**Exercise brief:**
Please quote exactly the opening lines of the data, from the first line to the one where "const TRIM_THICKNESS = 12;" appears.

3D code data
···

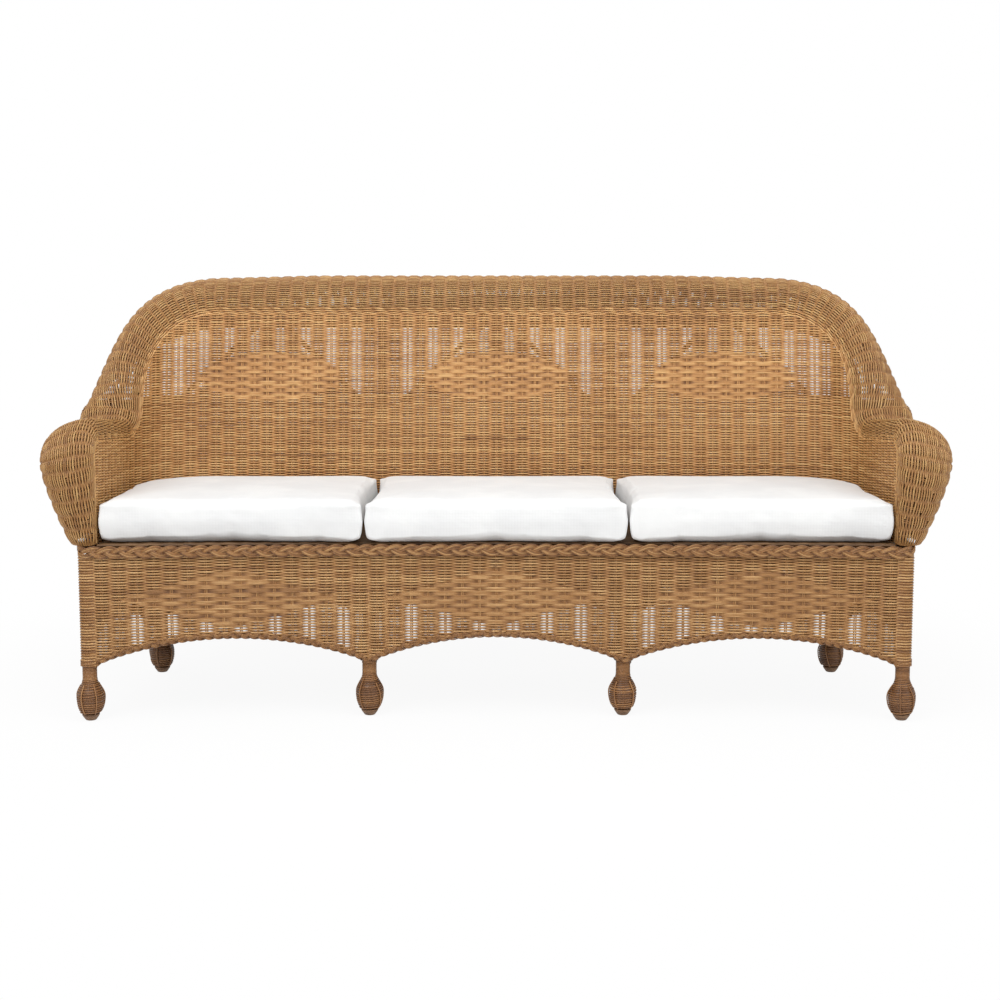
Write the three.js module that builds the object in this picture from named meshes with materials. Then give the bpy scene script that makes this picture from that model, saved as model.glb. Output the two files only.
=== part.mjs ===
// Three-seat rattan garden sofa with loose box cushions.
// Millimetres, +Z up, front facing -Y, origin on the ground at the middle of the bounding box.
import * as THREE from "three";

// Seat shell: one woven wall that runs along the left arm, round the back and along the right arm.
const WALL_HALF_WIDTH = 936;
const WALL_CORNER_RADIUS = 200;
const WALL_REAR_Y = 155;
const WALL_TILT = THREE.MathUtils.degToRad(10);
const SEAT_HEIGHT = 520;
const ARM_FRONT_Y = -385;
const WEAVE_THICKNESS = 9;

// Ribs: the wefts stand out over each stake and fall back halfway to the next one.
const RIB_DEPTH = 2.8;
const ROLL_STAKE_PITCH = 34;
const SKIRT_STAKE_PITCH = 40;
const STAKES_TO_BACK_POST = 9;
const CREST_SAMPLES = 1200;

// Trim line where the seat wall turns into the rolled border.
const TRIM_TOP_HEIGHT = 944;
const TRIM_ARM_FRONT_HEIGHT = 657;
const TRIM_ARM_REAR_HEIGHT = 632;
const TRIM_FRONT_RADIUS = 45;
const WING_FOOT_RADIUS = 68;
const WING_FOOT_TURN = 0.729;
const WING_FOOT_RISE = 73;
const WING_FOOT_HEIGHT = TRIM_ARM_REAR_HEIGHT + WING_FOOT_RISE;
const TRIM_WIDTH = 16;
const TRIM_THICKNESS = 12;

// Rolled border and the pear-shaped arm fronts.
const ROLL_DEPTH = 205;
const ROLL_RISE = 112;
const ROLL_CORNER_RISE = 105;
const ROLL_CORNER_RUN = 0.35;
const ROLL_CORNER_EASE = 2.5;
const ROLL_EDGE_HEIGHT = 893;
const WING_BULGE = 62;
const WING_EDGE_REACH = 110;
const WING_EDGE_HALF_WIDTH = WALL_HALF_WIDTH + WING_EDGE_REACH;
const WING_EDGE_LEAD = THREE.MathUtils.degToRad(15);
const WING_EDGE_DROP = 5;
const WING_EDGE_HEIGHT = WING_FOOT_HEIGHT - WING_EDGE_DROP;
const WING_SWEEP = 110;
const ARM_WIDTH = 134;
const ARM_WIDEST_HALF_WIDTH = WALL_HALF_WIDTH + ARM_WIDTH;
const ARM_WIDEST_HEIGHT = 620;
const ARM_BASE_WIDTH = 58;
const ARM_BASE_HALF_WIDTH = WALL_HALF_WIDTH + ARM_BASE_WIDTH;
const ARM_FRONT_BULGE = 62;
const ARM_TOP_BULGE = 52;
const ARM_REAR_BULGE = 42;
const ARM_BASE_BULGE = 28;
const ARM_CREST_LEAN = 20;
const ARM_FULLNESS = 0.8;
const BACK_FULLNESS = 0.92;
const ARM_BASE_SETBACK = 15;
const ARM_EDGE_SETBACK = 45;
const ARM_EDGE_DROP = 30;
const ARM_SHOULDER_RUN = 60;
const ARM_TAPER = 1.33;
const ARM_REAR_RADIUS = 70;

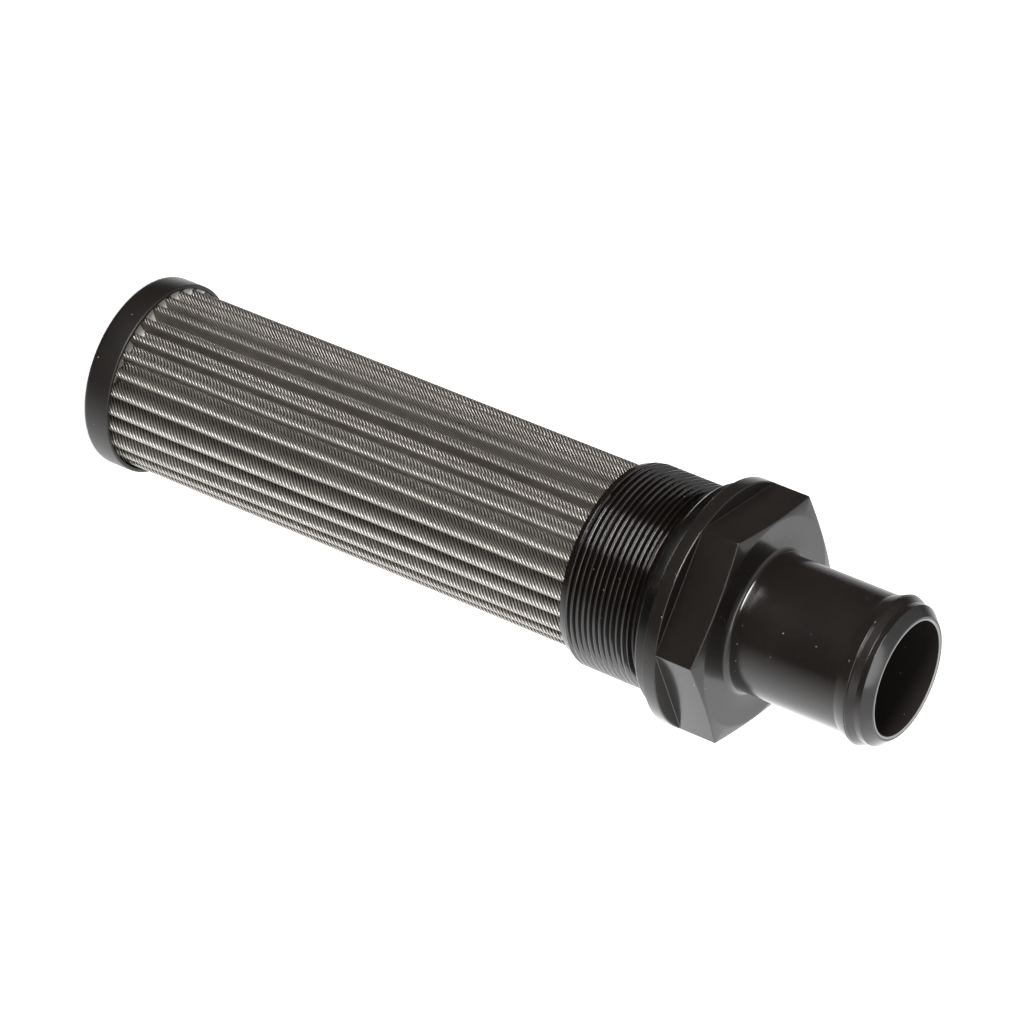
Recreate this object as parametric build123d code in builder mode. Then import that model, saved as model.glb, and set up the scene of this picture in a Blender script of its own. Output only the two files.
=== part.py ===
from build123d import *
import math
import os

# Suction strainer for a hydraulic tank: a moulded head with a pipe thread, a flange, a hexagon and a hose
# tail, and a pleated wire element that is bonded between the head and an end cap.
# Millimetres and degrees. The origin is the centre of the end cap's flat end, and +Z runs along the axis
# to the mouth of the hose tail.

# Overall
overall_length = 325.0
port_clearance = 0.1

# Thread, by the standard for pipe threads of size 2 1/2
thread_diameter = 75.184
thread_depth = 1.479
thread_length = 30.2
thread_lead_in = 3.0
relief_length = 3.5
relief_depth = 0.2

# Flange, its seal and the land that the seal sits on
seal_width = 4.8
seal_thickness = 4.0
seal_bore_clearance = 0.3
seal_edge_chamfer = 0.5
land_setback = 1.2
land_height = 2.0
flange_overhang = 4.0
flange_thickness = 5.0
flange_edge_chamfer = 0.5

# Hexagon
hex_across_flats = 78.0
hex_height = 15.2
hex_edge_radius = 0.6
hex_chamfer_inset = 1.0
hex_chamfer_angle = 9.5

# Hose tail
tail_diameter = 50.0
tail_length = 56.3
tail_wall = 4.4
tail_root_radius = 2.0
lip_width = 1.6
lead_cone_length = 3.1
neck_rise = 0.3
neck_length = 2.2
bead_height = 2.0
bead_front_length = 3.2
bead_back_length = 5.0
bead_crest_radius = 1.6

# Passage inside the head
passage_widening = 3.0
passage_length = 18.0
passage_cone_length = 20.0

# Pleated element
pleat_count = 28
pleat_clearance = 0.66
pleat_depth = 8.0
pleat_crest_radius = 1.25
pleat_valley_radius = 1.9
mesh_thickness = 0.8
pleat_turn = -6.6

# Support cage inside the pleats
cage_wall = 1.7
cage_clearance = 0.3
cage_columns = 6
cage_rows = 6
cage_rib_width = 6.0
cage_ring_height = 6.0

# End cap
cap_wall = 1.5
cap_floor = 1.6
cap_height = 11.5
cap_edge_radius = 2.5
cap_rim_chamfer = 0.4

# Socket in the head, and the adhesive that bonds the element at both ends
socket_depth = 10.0
socket_clearance = 0.55
bed_thickness = 1.6
bed_overhang = 0.6
plug_clearance = 0.12
plug_depth = 4.5
cap_plug_rise = 1.8
rim_drop = 0.6
head_plug_drop = 3.0

# Radii that follow from the sizes above
thread_radius = thread_diameter / 2
thread_root_radius = thread_radius - thread_depth
relief_radius = thread_root_radius - relief_depth
seal_bore_radius = relief_radius + seal_bore_clearance
seal_radius = seal_bore_radius + seal_width
land_radius = seal_radius - land_setback
flange_radius = seal_radius + flange_overhang
hex_corner_radius = hex_across_flats / math.sqrt(3)
hex_face_radius = hex_across_flats / 2 - hex_chamfer_inset
tail_radius = tail_diameter / 2
mouth_radius = tail_radius - tail_wall
lip_radius = mouth_radius + lip_width
neck_radius = tail_radius + neck_rise
bead_radius = tail_radius + bead_height
passage_radius = mouth_radius + passage_widening
cap_radius = thread_root_radius - port_clearance
cap_bore_radius = cap_radius - cap_wall
pleat_radius = cap_bore_radius - pleat_clearance
pleat_root_radius = pleat_radius - pleat_depth
socket_radius = pleat_radius + socket_clearance
cage_radius = pleat_root_radius - cage_clearance
cage_bore_radius = cage_radius - cage_wall
bed_bore_radius = cage_bore_radius - bed_overhang

# Levels along the axis
mouth_level = overall_length
cone_level = mouth_level - lead_cone_length
neck_level = cone_level - neck_length
bead_level = neck_level - bead_front_length
bead_back_level = bead_level - bead_back_length
hex_top_level = overall_length - tail_length
flange_top_level = hex_top_level - hex_height
flange_bottom_level = flange_top_level - flange_thickness
seal_top_level = flange_bottom_level - land_height
seal_bottom_level = seal_top_level - seal_thickness
thread_top_level = seal_bottom_level - relief_length
head_end_level = thread_top_level - thread_length
socket_floor_level = head_end_level + socket_depth
head_bed_level = socket_floor_level - bed_thickness
cap_bed_level = cap_floor + bed_thickness
passage_top_level = socket_floor_level + passage_length
bore_level = passage_top_level + passage_cone_length


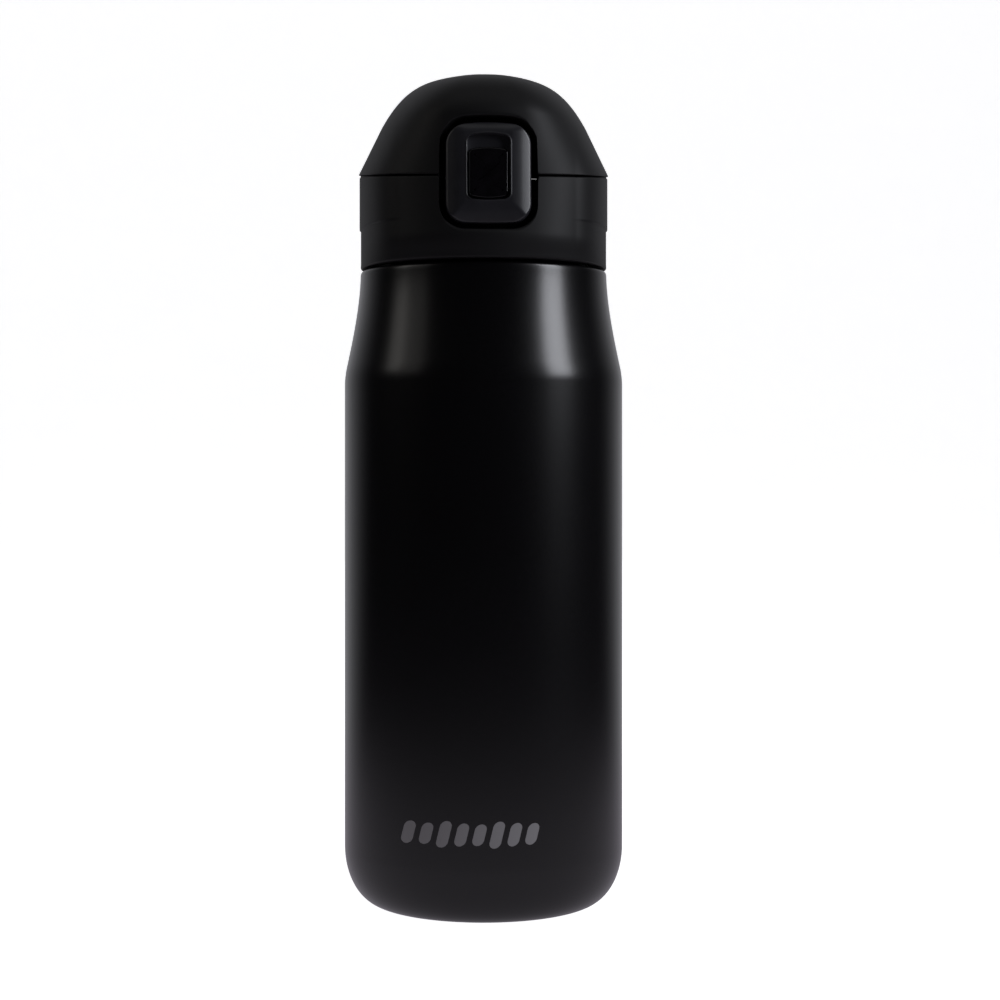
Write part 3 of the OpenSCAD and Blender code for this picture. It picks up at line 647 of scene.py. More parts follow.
def printed_bars(finish, settings):
    """1 on a row of slanted rounded bars printed low on the front, 0 elsewhere. The row repeats one bar;
    each bar's distance field is the distance from a short upright line less the bar's half width."""
    count, left, middle_z, slant, half_width, blur = 8, 4.5, 23.2, 0.24, 1.42, 0.06
    x, y, z = finish.axes()
    width = settings.print_width / MM
    pitch = width / count
    across = x + left + width / 2 - (z - middle_z) * slant
    cell = (across / pitch).alone("FLOOR")
    offset = across - (cell + 0.5) * pitch
    tall = abs((cell * 2.1 + 0.6).alone("SINE")) * 1.1 + 0.75
    up = (abs(z - middle_z) - tall).most(0.0)
    reach = (offset * offset + up * up).alone("SQRT")
    bar_mask = 1 - (reach - half_width).ramp(-blur, blur)
    inside = (abs(across - width / 2) - width / 2).ramp(0.0, 0.02)
    front = 1 - y.ramp(-1.0, 1.0)
    return bar_mask * (1 - inside) * front


def powder_coat(settings):
    """Matt powder coat: near black, a fine orange-peel grain, tiny paler specks and the printed bars."""
    f = Finish("Powder coat")
    grain = f.noise(0.34, 3.0, 0.6)
    peel = f.noise(1.6, 2.0, 0.5)
    cloud = f.noise(38.0, 2.0, 0.5)
    mask = printed_bars(f, settings)
    coat = tone(f, grain * 0.75 + cloud * 0.25, settings.coat, 0.72, 1.5, high=0.75)
    colour = f.mix(mask, coat, settings.print_colour)
    rough = 0.2 + 0.07 * grain + 0.03 * cloud
    height = (grain * 0.7 + peel * 0.5) * (1 - 0.6 * mask) + mask * 0.6
    return f.close(Base_Color=colour, Roughness=rough + mask * 0.08, Normal=f.bump(height, 0.009, 0.5),
                   Specular_IOR_Level=0.5)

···

**Solution for this exercise:**
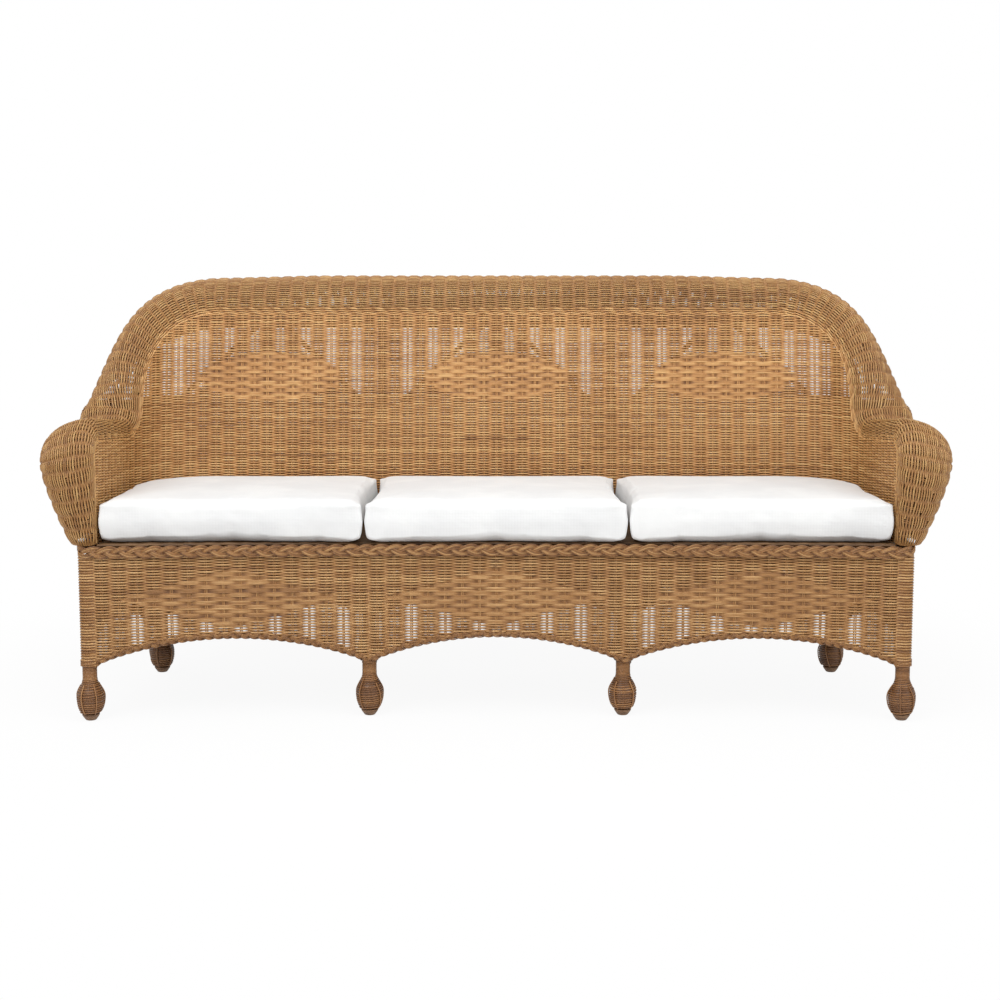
Write the three.js module that builds the object in this picture from named meshes with materials. Then give the bpy scene script that makes this picture from that model, saved as model.glb. Output the two files only.
=== part.mjs ===
// Three-seat rattan garden sofa with loose box cushions.
// Millimetres, +Z up, front facing -Y, origin on the ground at the middle of the bounding box.
import * as THREE from "three";

// Seat shell: one woven wall that runs along the left arm, round the back and along the right arm.
const WALL_HALF_WIDTH = 936;
const WALL_CORNER_RADIUS = 200;
const WALL_REAR_Y = 155;
const WALL_TILT = THREE.MathUtils.degToRad(10);
const SEAT_HEIGHT = 520;
const ARM_FRONT_Y = -385;
const WEAVE_THICKNESS = 9;

// Ribs: the wefts stand out over each stake and fall back halfway to the next one.
const RIB_DEPTH = 2.8;
const ROLL_STAKE_PITCH = 34;
const SKIRT_STAKE_PITCH = 40;
const STAKES_TO_BACK_POST = 9;
const CREST_SAMPLES = 1200;

// Trim line where the seat wall turns into the rolled border.
const TRIM_TOP_HEIGHT = 944;
const TRIM_ARM_FRONT_HEIGHT = 657;
const TRIM_ARM_REAR_HEIGHT = 632;
const TRIM_FRONT_RADIUS = 45;
const WING_FOOT_RADIUS = 68;
const WING_FOOT_TURN = 0.729;
const WING_FOOT_RISE = 73;
const WING_FOOT_HEIGHT = TRIM_ARM_REAR_HEIGHT + WING_FOOT_RISE;
const TRIM_WIDTH = 16;
const TRIM_THICKNESS = 12;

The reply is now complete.